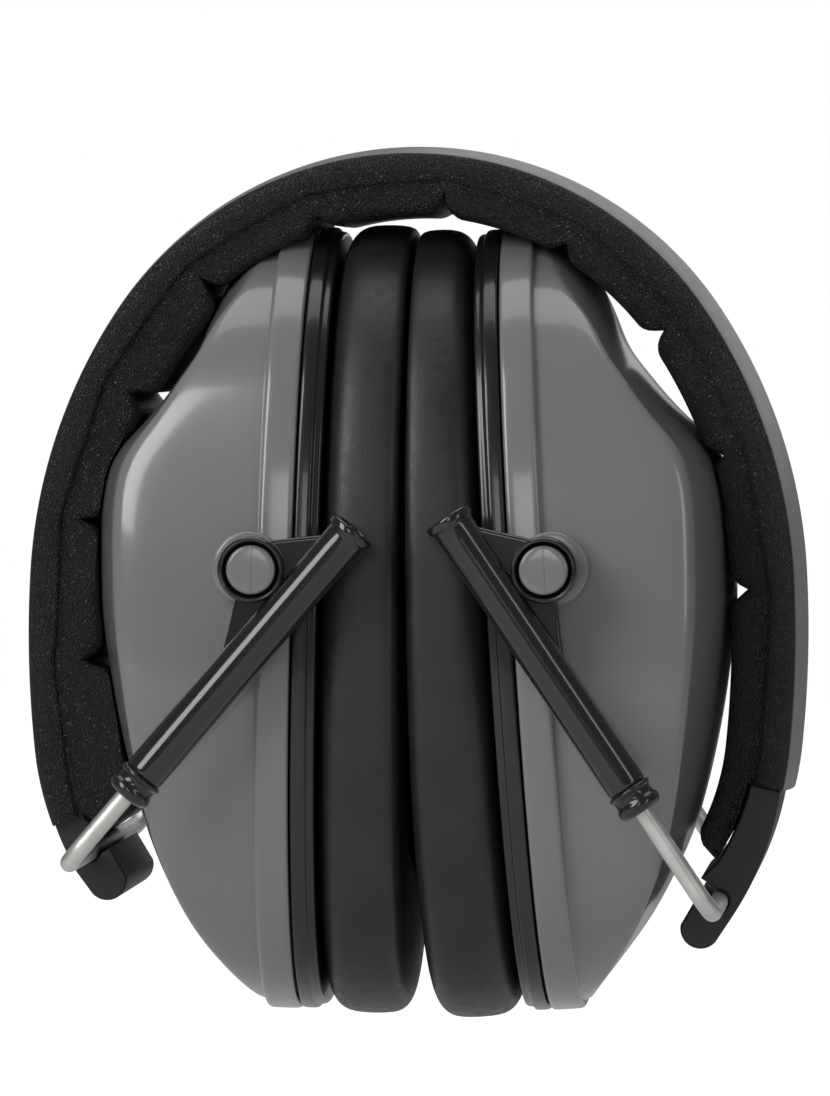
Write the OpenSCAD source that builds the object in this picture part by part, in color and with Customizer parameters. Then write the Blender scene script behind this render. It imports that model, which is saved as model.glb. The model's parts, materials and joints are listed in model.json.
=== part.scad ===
// Folding earmuff hearing protector, shown folded: both cups tucked inside the headband.
// Millimetres, +Z up, X from ear to ear, Y from front to back.
// The origin is the middle of the crown pad's inner face, where the top of the head bears.

/* [Headband] */
// Height of the cover's outer line above the crown pad's inner face
band_top = 9.1; // [8.5:0.1:10]
// Radius of the band over the crown
crown_r = 46.9; // [46.5:0.1:47.5]
// Radius of the band down each side
side_r = 68.6; // [68:0.1:69.5]
// Radius of the nearly straight stretch below the widest point
lower_r = 145; // [140:1:150]
// Radius of the moulded ends
end_r = 40; // [39:0.5:41]
// Width of the grey cover from front to back
cover_w = 36; // [32:1:38]
// Thickness of the grey cover
cover_t = 1.2; // [1:0.1:1.4]
// Rise of the cover's arched back above its edges
cover_crown = 1.1; // [0.8:0.1:1.3]
// Thickness of the spring steel strip
spring_t = 0.8; // [0.6:0.1:0.8]
// Width of the spring steel strip
spring_w = 22; // [18:1:24]
// Width of the padding from front to back
pad_w = 39; // [38:0.5:40]
// Number of stuffed segments in the padding
pad_count = 11; // [11]

/* [Cups] */
// Distance of each pivot stud from the middle plane
stud_x = 18.5; // [18.3:0.1:18.7]
// Height of the pivot studs, below the crown pad
stud_z = -45; // [-45.2:0.1:-44.8]
// Height of a cup's rim
cup_h = 102.4; // [101:0.2:103]
// Width of a cup's rim from front to back
cup_w = 77; // [75:0.5:78]
// Wall of the cup shell
shell_wall = 2.2; // [1.8:0.1:2.6]
// Thickness of the seal plate
plate_t = 3.3; // [3:0.1:3.5]
// Thickness of an ear cushion at its pivot height
cushion_t = 10.2; // [9.8:0.1:10.6]

/* [Yokes] */
// Diameter of the steel wire
wire_d = 2.4; // [2.2:0.1:2.6]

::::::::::

■ THE REQUEST
Copy out the whole listing exactly.

■ EXERCISE SOLUTION
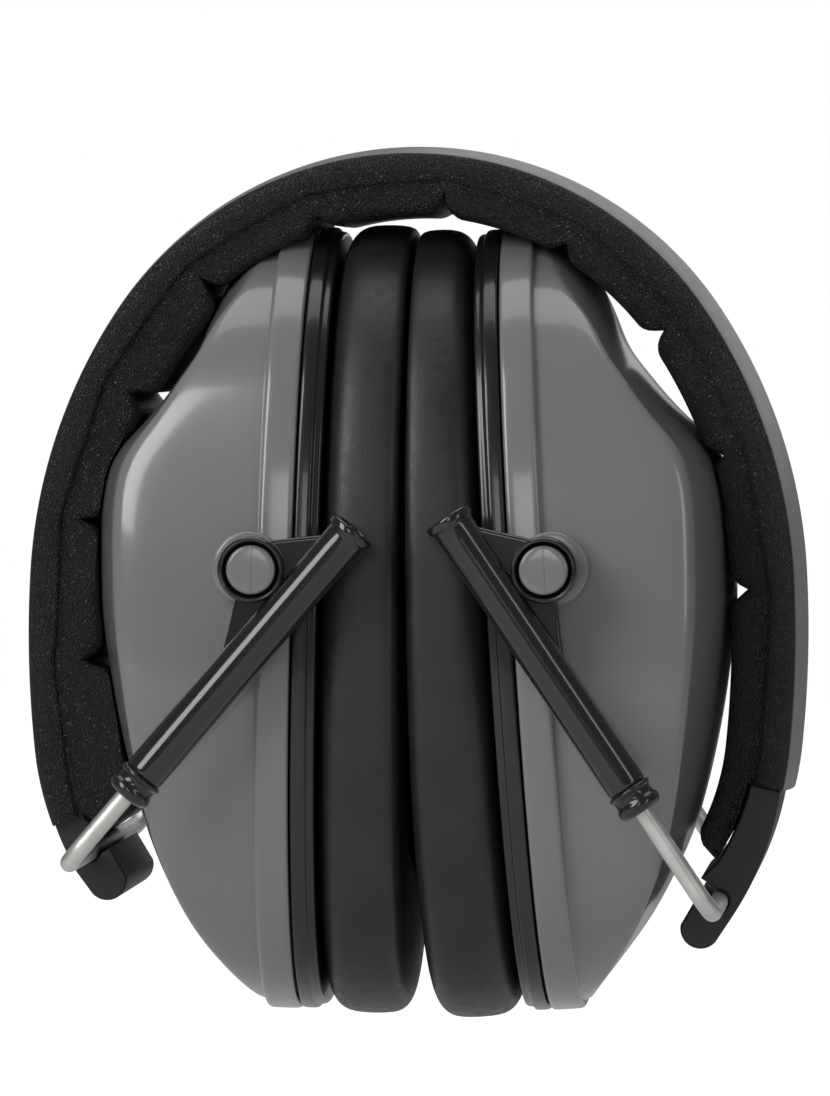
Write the OpenSCAD source that builds the object in this picture part by part, in color and with Customizer parameters. Then write the Blender scene script behind this render. It imports that model, which is saved as model.glb. The model's parts, materials and joints are listed in model.json.
=== part.scad ===
// Folding earmuff hearing protector, shown folded: both cups tucked inside the headband.
// Millimetres, +Z up, X from ear to ear, Y from front to back.
// The origin is the middle of the crown pad's inner face, where the top of the head bears.

/* [Headband] */
// Height of the cover's outer line above the crown pad's inner face
band_top = 9.1; // [8.5:0.1:10]
// Radius of the band over the crown
crown_r = 46.9; // [46.5:0.1:47.5]
// Radius of the band down each side
side_r = 68.6; // [68:0.1:69.5]
// Radius of the nearly straight stretch below the widest point
lower_r = 145; // [140:1:150]
// Radius of the moulded ends
end_r = 40; // [39:0.5:41]
// Width of the grey cover from front to back
cover_w = 36; // [32:1:38]
// Thickness of the grey cover
cover_t = 1.2; // [1:0.1:1.4]
// Rise of the cover's arched back above its edges
cover_crown = 1.1; // [0.8:0.1:1.3]
// Thickness of the spring steel strip
spring_t = 0.8; // [0.6:0.1:0.8]
// Width of the spring steel strip
spring_w = 22; // [18:1:24]
// Width of the padding from front to back
pad_w = 39; // [38:0.5:40]
// Number of stuffed segments in the padding
pad_count = 11; // [11]

/* [Cups] */
// Distance of each pivot stud from the middle plane
stud_x = 18.5; // [18.3:0.1:18.7]
// Height of the pivot studs, below the crown pad
stud_z = -45; // [-45.2:0.1:-44.8]
// Height of a cup's rim
cup_h = 102.4; // [101:0.2:103]
// Width of a cup's rim from front to back
cup_w = 77; // [75:0.5:78]
// Wall of the cup shell
shell_wall = 2.2; // [1.8:0.1:2.6]
// Thickness of the seal plate
plate_t = 3.3; // [3:0.1:3.5]
// Thickness of an ear cushion at its pivot height
cushion_t = 10.2; // [9.8:0.1:10.6]

/* [Yokes] */
// Diameter of the steel wire
wire_d = 2.4; // [2.2:0.1:2.6]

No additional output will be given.